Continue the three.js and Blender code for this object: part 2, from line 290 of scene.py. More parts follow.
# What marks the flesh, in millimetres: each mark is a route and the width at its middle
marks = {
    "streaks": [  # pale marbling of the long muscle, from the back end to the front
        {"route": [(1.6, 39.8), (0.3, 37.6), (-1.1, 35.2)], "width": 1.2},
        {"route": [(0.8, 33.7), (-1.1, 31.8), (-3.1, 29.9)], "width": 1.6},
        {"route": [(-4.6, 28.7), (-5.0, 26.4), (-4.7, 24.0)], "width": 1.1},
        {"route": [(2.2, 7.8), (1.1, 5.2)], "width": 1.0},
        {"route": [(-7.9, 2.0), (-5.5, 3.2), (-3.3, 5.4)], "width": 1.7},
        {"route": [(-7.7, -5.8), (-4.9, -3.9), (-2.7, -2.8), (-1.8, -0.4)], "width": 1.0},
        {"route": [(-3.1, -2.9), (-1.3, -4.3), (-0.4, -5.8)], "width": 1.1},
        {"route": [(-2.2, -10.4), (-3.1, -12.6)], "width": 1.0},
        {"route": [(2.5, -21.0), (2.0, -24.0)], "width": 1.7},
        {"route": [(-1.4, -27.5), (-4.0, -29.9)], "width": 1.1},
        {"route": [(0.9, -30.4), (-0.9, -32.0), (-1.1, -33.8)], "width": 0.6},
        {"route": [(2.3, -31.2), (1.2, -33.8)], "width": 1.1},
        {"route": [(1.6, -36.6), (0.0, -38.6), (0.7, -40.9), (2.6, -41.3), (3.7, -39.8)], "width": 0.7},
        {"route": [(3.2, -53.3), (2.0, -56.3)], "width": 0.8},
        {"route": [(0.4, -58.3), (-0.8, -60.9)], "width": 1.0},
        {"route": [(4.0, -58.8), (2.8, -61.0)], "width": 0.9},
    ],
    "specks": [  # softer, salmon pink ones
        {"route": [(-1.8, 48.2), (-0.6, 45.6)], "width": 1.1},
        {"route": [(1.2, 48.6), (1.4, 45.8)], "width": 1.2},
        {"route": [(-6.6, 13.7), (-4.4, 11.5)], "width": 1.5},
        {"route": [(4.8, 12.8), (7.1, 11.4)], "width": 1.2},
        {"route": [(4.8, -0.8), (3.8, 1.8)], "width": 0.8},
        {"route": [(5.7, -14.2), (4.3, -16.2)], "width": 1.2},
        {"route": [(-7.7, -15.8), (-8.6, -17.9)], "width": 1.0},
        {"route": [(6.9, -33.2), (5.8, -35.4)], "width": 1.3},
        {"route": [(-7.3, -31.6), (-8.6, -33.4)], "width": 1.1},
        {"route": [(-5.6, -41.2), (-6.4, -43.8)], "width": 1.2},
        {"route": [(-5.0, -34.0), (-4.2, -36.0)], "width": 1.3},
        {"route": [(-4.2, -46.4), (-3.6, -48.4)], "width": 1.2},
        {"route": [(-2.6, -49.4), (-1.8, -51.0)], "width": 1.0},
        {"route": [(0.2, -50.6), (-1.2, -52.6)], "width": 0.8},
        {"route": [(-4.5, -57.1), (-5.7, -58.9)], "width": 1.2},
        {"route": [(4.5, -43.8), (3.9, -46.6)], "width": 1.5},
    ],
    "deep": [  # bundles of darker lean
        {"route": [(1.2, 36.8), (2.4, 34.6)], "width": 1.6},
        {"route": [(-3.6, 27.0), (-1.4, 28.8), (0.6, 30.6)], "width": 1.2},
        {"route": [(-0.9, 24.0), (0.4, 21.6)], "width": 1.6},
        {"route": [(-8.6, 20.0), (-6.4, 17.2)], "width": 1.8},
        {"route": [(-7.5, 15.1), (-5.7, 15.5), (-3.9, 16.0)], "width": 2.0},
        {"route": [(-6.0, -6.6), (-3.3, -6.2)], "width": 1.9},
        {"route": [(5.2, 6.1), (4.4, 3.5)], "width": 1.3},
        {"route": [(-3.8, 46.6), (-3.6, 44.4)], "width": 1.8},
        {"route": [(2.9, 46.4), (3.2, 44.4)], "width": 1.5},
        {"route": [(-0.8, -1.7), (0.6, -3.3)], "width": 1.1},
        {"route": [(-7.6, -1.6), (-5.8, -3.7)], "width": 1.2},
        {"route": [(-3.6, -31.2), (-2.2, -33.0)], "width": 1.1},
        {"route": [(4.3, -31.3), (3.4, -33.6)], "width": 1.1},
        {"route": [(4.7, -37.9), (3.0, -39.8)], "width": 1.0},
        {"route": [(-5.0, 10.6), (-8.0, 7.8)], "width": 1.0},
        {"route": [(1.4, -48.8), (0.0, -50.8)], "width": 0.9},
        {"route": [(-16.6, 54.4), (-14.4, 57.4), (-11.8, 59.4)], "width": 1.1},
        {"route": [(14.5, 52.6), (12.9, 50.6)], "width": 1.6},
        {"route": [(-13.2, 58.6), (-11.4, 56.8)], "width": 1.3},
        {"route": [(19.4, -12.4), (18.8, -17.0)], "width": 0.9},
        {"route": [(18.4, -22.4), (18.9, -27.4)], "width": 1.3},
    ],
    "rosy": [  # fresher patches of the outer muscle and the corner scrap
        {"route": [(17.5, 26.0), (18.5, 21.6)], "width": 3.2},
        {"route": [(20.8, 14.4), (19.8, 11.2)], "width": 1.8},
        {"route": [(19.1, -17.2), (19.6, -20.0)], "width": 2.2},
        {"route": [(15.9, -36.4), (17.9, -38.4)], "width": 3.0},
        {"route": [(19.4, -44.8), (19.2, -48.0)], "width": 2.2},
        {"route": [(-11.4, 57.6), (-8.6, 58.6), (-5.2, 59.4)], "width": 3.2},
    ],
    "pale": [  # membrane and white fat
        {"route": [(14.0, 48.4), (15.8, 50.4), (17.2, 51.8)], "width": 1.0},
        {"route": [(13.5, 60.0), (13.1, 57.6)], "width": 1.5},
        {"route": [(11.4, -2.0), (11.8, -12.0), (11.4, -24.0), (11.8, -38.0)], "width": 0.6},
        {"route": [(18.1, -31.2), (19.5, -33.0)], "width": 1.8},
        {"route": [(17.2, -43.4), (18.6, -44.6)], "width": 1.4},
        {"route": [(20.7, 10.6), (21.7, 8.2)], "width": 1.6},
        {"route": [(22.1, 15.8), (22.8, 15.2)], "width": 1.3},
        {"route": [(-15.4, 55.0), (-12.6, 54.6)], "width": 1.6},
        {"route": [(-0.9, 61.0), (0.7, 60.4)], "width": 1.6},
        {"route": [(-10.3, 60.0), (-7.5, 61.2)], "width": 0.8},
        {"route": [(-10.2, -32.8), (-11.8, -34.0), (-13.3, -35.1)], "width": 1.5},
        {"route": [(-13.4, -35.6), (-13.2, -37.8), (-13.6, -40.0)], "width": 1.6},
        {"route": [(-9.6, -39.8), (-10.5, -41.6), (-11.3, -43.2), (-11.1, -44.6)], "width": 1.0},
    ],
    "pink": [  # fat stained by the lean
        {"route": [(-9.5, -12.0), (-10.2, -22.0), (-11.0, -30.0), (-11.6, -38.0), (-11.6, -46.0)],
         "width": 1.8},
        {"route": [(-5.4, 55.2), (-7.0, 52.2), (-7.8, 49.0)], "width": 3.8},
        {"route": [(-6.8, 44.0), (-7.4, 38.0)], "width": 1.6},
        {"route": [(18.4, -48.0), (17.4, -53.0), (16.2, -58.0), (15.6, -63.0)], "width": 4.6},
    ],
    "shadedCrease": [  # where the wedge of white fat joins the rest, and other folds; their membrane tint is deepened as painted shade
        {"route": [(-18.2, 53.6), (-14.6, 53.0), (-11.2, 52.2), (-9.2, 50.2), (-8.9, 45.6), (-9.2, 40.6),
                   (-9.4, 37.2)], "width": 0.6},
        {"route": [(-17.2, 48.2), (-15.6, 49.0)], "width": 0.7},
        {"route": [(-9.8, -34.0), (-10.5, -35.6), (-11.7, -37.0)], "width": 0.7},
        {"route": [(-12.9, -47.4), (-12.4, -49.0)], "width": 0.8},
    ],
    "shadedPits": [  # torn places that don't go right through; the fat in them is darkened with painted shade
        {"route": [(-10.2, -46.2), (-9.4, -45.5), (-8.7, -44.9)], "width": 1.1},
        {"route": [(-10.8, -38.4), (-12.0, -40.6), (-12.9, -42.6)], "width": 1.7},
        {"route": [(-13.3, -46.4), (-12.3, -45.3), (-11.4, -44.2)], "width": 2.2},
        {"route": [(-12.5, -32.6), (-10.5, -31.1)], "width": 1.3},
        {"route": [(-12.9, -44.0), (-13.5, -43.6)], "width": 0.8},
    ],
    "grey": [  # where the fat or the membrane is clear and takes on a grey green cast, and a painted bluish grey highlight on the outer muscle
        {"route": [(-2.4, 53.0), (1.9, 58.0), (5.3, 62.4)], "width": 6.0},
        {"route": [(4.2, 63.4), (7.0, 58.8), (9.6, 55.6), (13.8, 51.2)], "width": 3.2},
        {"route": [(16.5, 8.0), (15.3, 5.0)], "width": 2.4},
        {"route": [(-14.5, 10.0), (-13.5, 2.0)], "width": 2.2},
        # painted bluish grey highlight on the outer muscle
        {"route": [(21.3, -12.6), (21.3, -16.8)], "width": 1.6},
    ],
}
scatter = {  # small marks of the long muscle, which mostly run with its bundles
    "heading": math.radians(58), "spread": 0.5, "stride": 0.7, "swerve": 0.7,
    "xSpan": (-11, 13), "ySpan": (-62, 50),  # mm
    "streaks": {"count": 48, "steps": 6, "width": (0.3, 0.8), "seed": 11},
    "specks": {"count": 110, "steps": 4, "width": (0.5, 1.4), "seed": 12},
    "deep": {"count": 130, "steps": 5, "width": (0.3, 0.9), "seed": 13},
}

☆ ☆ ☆

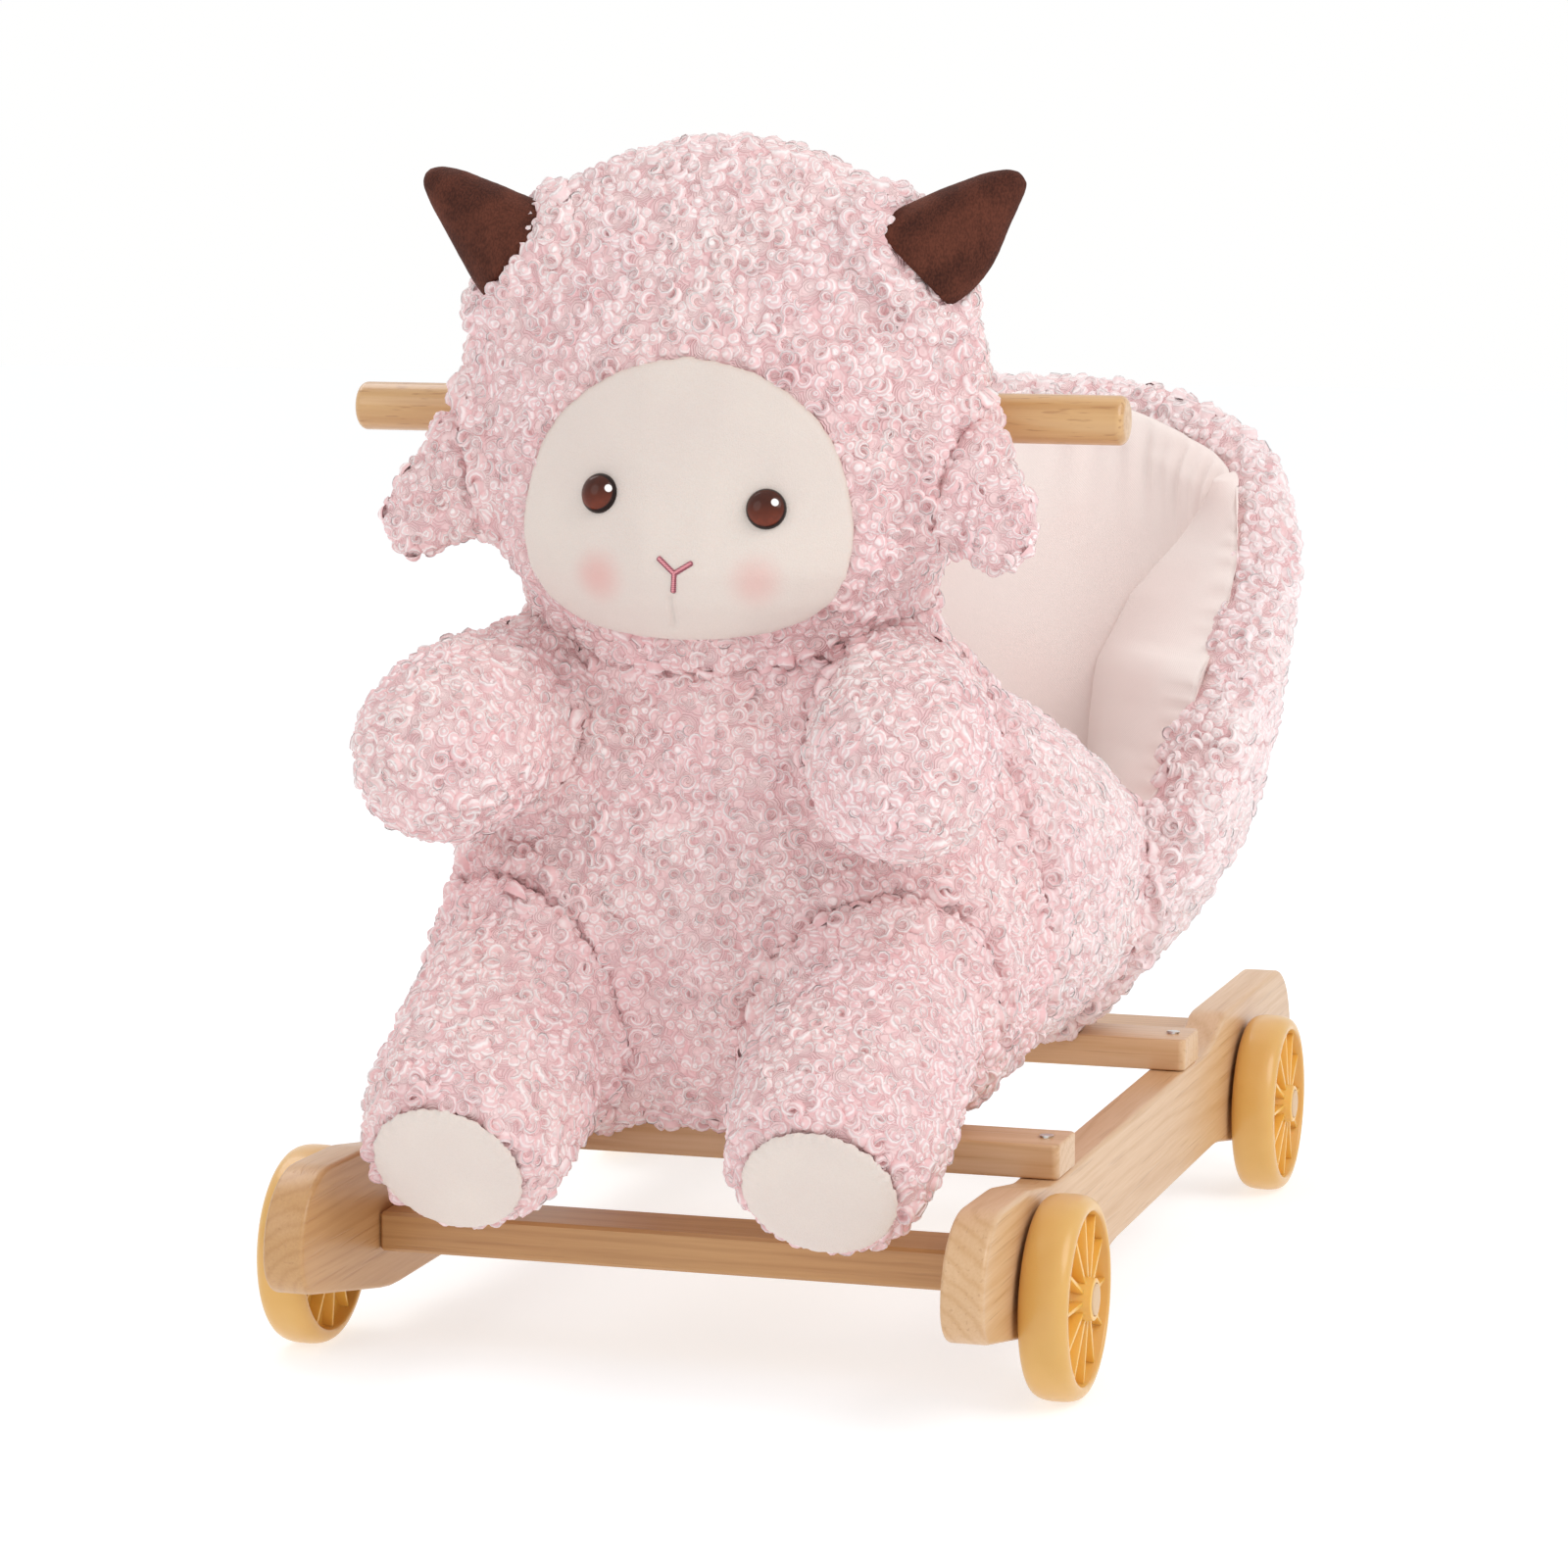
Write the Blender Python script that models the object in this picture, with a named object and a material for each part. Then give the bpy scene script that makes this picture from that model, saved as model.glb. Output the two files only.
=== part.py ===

☆ ☆ ☆

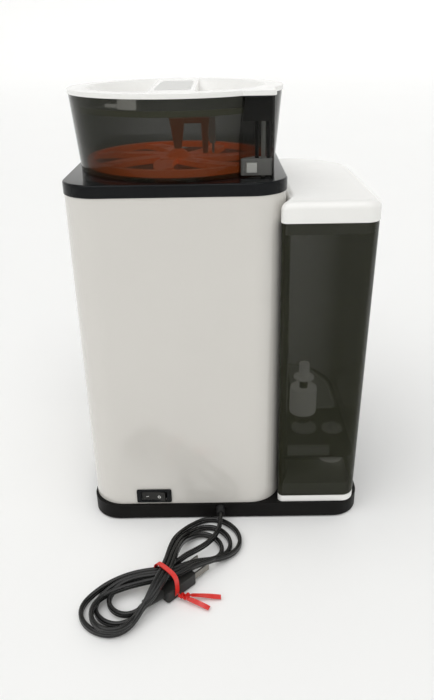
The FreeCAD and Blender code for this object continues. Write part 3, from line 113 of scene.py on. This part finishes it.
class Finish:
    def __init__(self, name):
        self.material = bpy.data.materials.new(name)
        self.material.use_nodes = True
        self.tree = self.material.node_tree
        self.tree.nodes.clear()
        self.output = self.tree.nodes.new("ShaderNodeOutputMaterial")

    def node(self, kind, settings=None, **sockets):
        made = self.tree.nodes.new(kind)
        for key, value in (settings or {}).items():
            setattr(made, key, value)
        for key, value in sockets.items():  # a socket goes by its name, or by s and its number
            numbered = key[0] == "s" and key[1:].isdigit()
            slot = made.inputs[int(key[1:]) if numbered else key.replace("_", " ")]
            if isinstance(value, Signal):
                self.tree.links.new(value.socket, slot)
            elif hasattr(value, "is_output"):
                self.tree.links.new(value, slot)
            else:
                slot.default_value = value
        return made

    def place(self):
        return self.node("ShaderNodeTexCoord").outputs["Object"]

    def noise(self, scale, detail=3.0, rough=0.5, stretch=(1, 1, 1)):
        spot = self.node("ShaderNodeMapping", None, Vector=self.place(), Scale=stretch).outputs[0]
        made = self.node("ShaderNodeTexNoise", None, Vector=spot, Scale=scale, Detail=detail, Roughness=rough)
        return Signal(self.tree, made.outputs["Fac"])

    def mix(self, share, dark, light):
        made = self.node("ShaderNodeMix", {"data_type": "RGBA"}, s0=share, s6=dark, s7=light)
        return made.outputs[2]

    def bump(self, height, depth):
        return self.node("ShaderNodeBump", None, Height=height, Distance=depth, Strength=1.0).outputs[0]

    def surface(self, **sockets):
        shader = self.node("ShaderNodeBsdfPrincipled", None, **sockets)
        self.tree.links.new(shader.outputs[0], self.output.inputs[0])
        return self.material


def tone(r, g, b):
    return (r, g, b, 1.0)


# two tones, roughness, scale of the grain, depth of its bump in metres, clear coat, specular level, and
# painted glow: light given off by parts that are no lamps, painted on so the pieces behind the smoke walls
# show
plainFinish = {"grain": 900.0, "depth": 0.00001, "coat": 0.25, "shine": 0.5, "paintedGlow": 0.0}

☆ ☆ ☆

- _Exercise instructions_
Select every line in the records above that contains the word "each".

- _Expected answer_
# What marks the flesh, in millimetres: each mark is a route and the width at its middle
Write the Blender Python script that models the object in this picture, with a named object and a material for each part. Then give the bpy scene script that makes this picture from that model, saved as model.glb. Output the two files only.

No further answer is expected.